Un remolino en el río

Veo por primera vez el remolino, a punto de cruzar el Orcojahuira, y tengo conciencia de que voy a traspasarlo. No sé si Susana Camacopa pasó por el mismo remolino la primera vez que cruzó del centro de Miraflores a villa Copacabana, pero ella atravesaba el río con su propia frecuencia. Mi caso es diferente, porque el cruce del río es impensable sin el remolino.

¿Por qué pienso que el remolino es una parte del río? Hay un instante donde se reconoce la primera vez. Ese momento es el remolino en el río. Todas las cosas que el río atravesó, todas esas fisuras, no puede recorrerlas como antes, porque quedaron como imágenes. Ahora que me dispongo a cruzar el remolino del río sé que lo hago para librarme de piedras antiguas que ya no funcionan en este espacio, que pertenecen a un mundo que he decidido abandonar enteramente. Los lugares que olvidamos son cada uno de los trescientos sesenta grados de un círculo, y es por darles vueltas que vemos el remolino.

El abandono es en realidad una vuelta, pero le llamo abandono porque para llegar aquí debo dejar Cochayuyo y todas sus zonas estancadas en mis ojos. Cochayuyo es un alga pegajosa en medio del remolino, un fragmento que quiere adueñarse de todo. Cochayuyo es un lugar desconocido para mí y me desgasta tener un pie todavía allá mientras el otro quiere presentarme en mi sitio.

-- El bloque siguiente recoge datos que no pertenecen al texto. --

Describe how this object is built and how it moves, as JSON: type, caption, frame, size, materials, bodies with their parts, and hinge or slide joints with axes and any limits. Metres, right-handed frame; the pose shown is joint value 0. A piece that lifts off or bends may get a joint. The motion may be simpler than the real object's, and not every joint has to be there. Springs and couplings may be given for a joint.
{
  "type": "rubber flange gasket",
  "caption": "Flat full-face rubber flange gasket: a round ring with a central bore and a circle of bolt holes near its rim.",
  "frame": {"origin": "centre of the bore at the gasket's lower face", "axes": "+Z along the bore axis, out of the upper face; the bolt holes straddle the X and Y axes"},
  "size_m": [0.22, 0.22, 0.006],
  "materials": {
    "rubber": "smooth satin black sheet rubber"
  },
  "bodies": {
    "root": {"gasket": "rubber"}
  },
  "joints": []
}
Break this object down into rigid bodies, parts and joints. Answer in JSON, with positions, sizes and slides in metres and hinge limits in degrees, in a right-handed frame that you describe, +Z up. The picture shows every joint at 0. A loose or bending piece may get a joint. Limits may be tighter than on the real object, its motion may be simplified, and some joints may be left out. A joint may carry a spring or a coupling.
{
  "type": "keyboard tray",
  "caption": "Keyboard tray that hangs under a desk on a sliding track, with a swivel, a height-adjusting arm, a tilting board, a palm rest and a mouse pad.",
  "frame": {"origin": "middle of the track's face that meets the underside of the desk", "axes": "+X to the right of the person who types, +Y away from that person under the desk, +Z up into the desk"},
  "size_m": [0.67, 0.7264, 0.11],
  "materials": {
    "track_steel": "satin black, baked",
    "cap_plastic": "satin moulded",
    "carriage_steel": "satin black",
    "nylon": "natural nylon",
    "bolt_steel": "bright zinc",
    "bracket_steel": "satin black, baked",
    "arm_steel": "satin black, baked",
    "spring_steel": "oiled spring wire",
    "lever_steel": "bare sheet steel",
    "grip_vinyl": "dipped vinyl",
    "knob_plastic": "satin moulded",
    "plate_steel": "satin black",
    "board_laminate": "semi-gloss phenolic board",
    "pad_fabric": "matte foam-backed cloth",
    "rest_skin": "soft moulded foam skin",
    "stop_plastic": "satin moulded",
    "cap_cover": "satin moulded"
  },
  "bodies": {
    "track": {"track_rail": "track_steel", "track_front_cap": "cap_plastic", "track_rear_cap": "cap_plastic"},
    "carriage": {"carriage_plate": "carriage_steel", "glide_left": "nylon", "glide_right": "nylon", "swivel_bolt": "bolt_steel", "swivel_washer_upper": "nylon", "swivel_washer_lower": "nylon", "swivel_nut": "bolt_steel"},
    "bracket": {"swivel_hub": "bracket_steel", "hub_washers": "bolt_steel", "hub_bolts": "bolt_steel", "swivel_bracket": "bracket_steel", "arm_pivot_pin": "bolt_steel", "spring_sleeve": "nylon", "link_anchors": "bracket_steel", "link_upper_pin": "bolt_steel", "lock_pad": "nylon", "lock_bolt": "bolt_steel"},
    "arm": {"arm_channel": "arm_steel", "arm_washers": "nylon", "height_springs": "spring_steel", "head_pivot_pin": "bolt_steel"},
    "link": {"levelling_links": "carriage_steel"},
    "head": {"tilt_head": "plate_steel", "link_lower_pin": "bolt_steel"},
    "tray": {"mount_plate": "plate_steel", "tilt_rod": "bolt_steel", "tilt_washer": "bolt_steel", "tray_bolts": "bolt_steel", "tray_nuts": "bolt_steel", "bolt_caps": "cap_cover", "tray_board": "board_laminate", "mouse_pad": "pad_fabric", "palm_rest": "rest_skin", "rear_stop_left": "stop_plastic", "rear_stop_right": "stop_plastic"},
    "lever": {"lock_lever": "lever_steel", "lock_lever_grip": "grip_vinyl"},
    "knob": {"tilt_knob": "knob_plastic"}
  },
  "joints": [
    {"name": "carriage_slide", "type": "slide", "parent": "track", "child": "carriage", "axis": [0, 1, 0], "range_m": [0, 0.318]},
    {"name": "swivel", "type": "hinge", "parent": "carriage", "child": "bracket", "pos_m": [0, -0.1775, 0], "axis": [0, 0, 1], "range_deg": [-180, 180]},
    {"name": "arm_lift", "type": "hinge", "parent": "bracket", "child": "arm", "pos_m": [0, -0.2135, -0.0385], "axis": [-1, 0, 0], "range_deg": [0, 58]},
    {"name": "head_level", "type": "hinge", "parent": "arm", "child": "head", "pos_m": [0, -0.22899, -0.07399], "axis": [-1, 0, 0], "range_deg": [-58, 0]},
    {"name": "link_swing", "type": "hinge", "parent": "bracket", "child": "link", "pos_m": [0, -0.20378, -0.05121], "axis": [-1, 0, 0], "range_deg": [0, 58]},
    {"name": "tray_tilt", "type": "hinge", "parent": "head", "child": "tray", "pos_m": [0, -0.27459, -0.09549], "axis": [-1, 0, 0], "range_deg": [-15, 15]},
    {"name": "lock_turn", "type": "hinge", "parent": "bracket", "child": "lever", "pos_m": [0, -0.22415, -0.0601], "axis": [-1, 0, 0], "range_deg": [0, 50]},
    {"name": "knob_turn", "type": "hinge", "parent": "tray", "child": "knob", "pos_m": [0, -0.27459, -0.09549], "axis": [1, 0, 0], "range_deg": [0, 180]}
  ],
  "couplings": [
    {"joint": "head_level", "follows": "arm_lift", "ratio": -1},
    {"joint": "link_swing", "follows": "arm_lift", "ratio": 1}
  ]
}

Para cruzar el remolino no pierdo de vista su hueco central, ése que se ha hecho un ojo donde ensartar la aguja. No sé cómo se ha formado el hueco. La única manera de saberlo es formándolo ahora nuevamente para luego ensartarlo. Saber es reconstruir y reconstruir es vivir por primera vez. Por eso me detengo ahora en la orilla del Orcojahuira.

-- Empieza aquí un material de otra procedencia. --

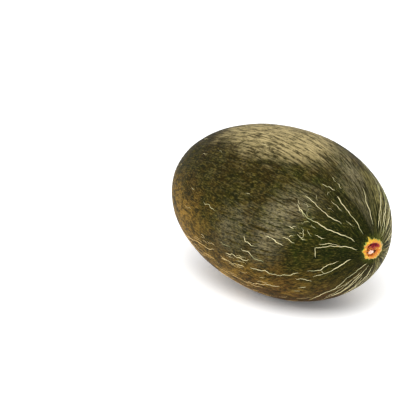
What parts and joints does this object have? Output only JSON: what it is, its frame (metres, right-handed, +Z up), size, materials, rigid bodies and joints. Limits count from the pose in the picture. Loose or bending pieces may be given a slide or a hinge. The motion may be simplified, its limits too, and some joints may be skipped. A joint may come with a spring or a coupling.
{
  "type": "melon",
  "caption": "Whole egg-shaped winter melon with a dark mottled rind and corky lines, lying on its side on a small flat spot, stem scar at one end.",
  "frame": {"origin": "on the surface that the melon rests on, below the middle of its length", "axes": "+Z up from the surface it rests on; +X along the melon's long axis, towards the scar of its stem"},
  "size_m": [0.2626, 0.164, 0.1624],
  "materials": {
    "rind": "satin waxy rind, mottled dark olive",
    "cork_net": "matte cream cork",
    "stem_scar": "torn moist fibre, yellow to dark red",
    "blossom_scar": "dry matte cork"
  },
  "bodies": {
    "root": {"melon": "rind"}
  },
  "joints": []
}
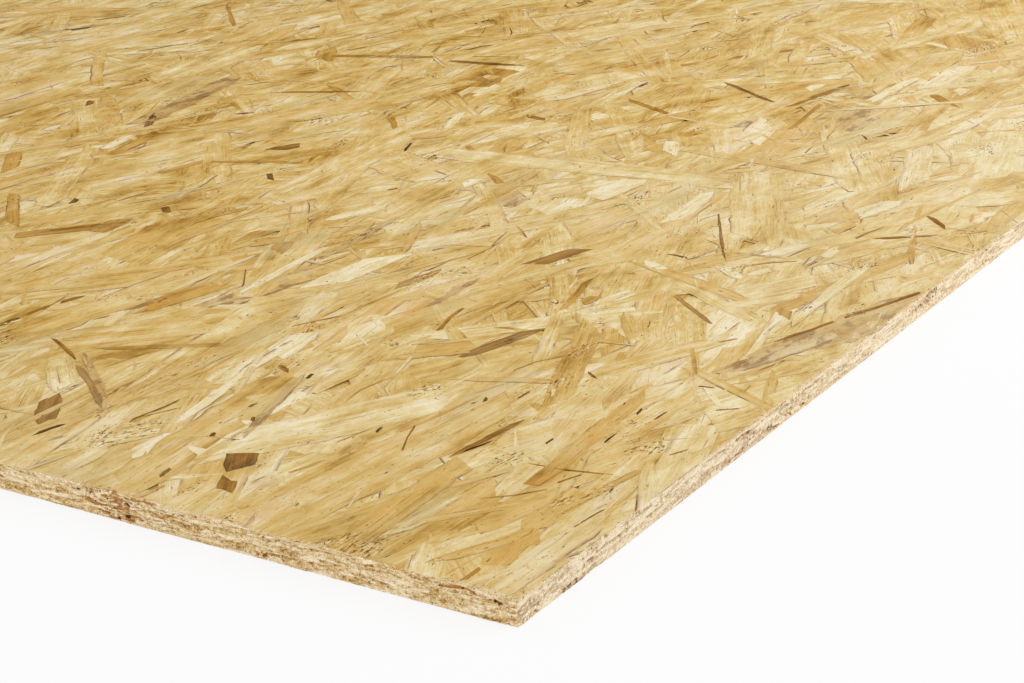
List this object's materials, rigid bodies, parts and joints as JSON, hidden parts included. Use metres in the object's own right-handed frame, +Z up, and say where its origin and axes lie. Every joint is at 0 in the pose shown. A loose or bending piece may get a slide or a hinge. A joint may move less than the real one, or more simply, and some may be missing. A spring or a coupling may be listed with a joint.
{
  "type": "oriented strand board sheet",
  "caption": "Flat rectangular sheet of pressed, resin-bonded wood strands with square sawn edges, for sheathing, flooring and packing.",
  "frame": {"origin": "centre of the underside, on the floor that the sheet lies on", "axes": "+X along the 2440 mm length and the main run of the face strands, +Y across the 1220 mm width, +Z up through the thickness"},
  "size_m": [2.44, 1.22, 0.009],
  "materials": {
    "strand_board": "pressed softwood strands, raw, with a faint resin and wax sheen on the faces and rough sawn edges"
  },
  "bodies": {
    "root": {"board": "strand_board"}
  },
  "joints": []
}
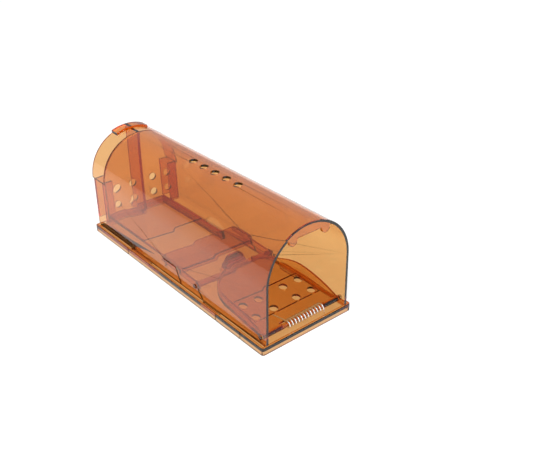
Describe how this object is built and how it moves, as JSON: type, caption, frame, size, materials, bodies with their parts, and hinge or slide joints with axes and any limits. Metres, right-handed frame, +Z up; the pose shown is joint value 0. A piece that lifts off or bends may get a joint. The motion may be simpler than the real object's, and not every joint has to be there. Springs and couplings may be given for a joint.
{
  "type": "live catch trap",
  "caption": "Humane tunnel mouse trap: tray base, arched clear cover with air holes, spring-shut front door latched by a tread plate, and a lift-out bait door.",
  "frame": {"origin": "centre of the base's underside, on the surface the trap stands on", "axes": "+Z up, +Y from the entrance towards the bait door, +X to the right when looking in at the entrance"},
  "size_m": [0.0616, 0.1713, 0.0658],
  "materials": {
    "amber_plastic": "polished transparent amber-brown plastic",
    "spring_steel": "bright drawn spring wire"
  },
  "bodies": {
    "housing": {"base_tray": "amber_plastic", "tunnel_cover": "amber_plastic", "torsion_spring": "spring_steel"},
    "front_door": {"front_door": "amber_plastic"},
    "tread_plate": {"tread_plate": "amber_plastic"},
    "bait_door": {"bait_door": "amber_plastic"}
  },
  "joints": [
    {"name": "door_hinge", "type": "hinge", "parent": "housing", "child": "front_door", "pos_m": [0, -0.08, 0.0073], "axis": [1, 0, 0], "range_deg": [0, 83.2], "deforming": ["torsion_spring"]},
    {"name": "tread_pivot", "type": "hinge", "parent": "housing", "child": "tread_plate", "pos_m": [0, -0.0235, 0.0095], "axis": [1, 0, 0], "range_deg": [-8, 0]},
    {"name": "bait_door_lift", "type": "slide", "parent": "housing", "child": "bait_door", "axis": [0, 0, 1], "range_m": [0, 0.032]}
  ]
}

Mis ojos atravesando el remolino equivale a no volver al remolino. Pensarlo me parece imposible, porque el mundo da vueltas. El viaje a Cochayuyo me quitó la capacidad clarividente aprehendida en Miraflores y me devolvió a la desesperación de saber que todavía puedo recuperarme. Tampoco sé en qué momento olvidé el sentido que las palabras tienen para mí cuando se hilan cabalmente, cuando no permiten pasar el remolino al menos que sea a través del ojo de la aguja. Entiendo que Poto-Poto nos lo dice claramente con su nombre, pero no podríamos vivir repitiendo sólo esas palabras; es necesario que el hueco se haga visible en todas las demás voces, que se haga presente como auténtico silencio.

Siempre ha sido difícil estar en este lugar, y ahora es fatal porque cada letra guarda en sí un pequeño remolino espejeante. La atención no es desgarradora; purifica las nubes y le da sentido a las lágrimas de los arrepentidos. Quedarse con esa atención, sin rigidez, aceptando el blanco que sigue, viéndolo a cada momento, sin ideas con qué llenarlo de antemano. Ese blanco, al que estoy atento no tiene por qué desesperarme, pues si lo hace es porque ya lo he perdido de vista, porque he bajado la guardia o he dejado que una línea ajena le dé una vuelta al ojo de la aguja, sin jamás enlazarla.

Un sonido de mi oreja derecha ha muerto hace pocos segundos. No sé cuál será la razón.